We would like to introduce you to Wade Hedemark, a husband, father, grandfather, and brother. He was married to Ana for 35 years and, because of his service in the United States Army, each of their four children was born in a different state—Hawaii, Tennessee, Kentucky, and Minnesota. But it is in Minnesota where they stayed and raised their family.  

Wade was known for his humor, generous spirit, and love for all things hunting and outdoors. He shared his enthusiasm with his family and enjoyed quiet fishing dates with Ana and playing softball with his friends. Wade worked as a letter carrier for the Powderhorn Post Office in Minneapolis for 29 years. He was a community fixture, well known and loved. 
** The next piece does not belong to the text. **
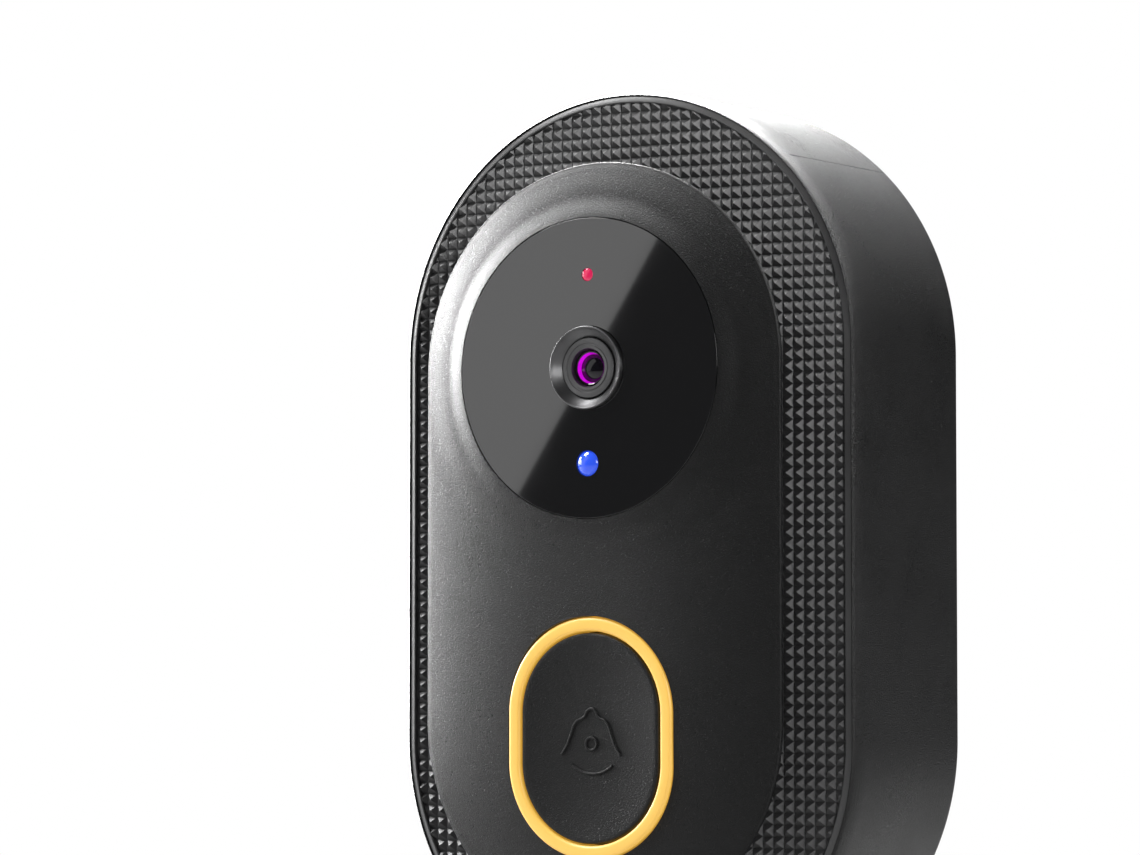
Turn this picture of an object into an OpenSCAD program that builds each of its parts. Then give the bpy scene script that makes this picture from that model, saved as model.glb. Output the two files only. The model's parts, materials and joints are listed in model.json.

Wade didn't speak a lot about his years in the Army, but he was proud to have served. In 1990, he was deployed to the Persian Gulf War where he spent seven months on the front line. Technology was different then, and communications involved letters and care packages. The Congregation B'nai Emet preschool program adopted Wade as their pen pal and sent him letters, cards, and cassette tapes with songs of hope and love. Wade was so touched that he visited the children on his return to thank them for their kindness and support. 

Wade was a donor to Lions Gift of Sight, and when he died, his corneas helped two people in need of sight-saving corneal transplants. We thank Wade for his service in life and service after death.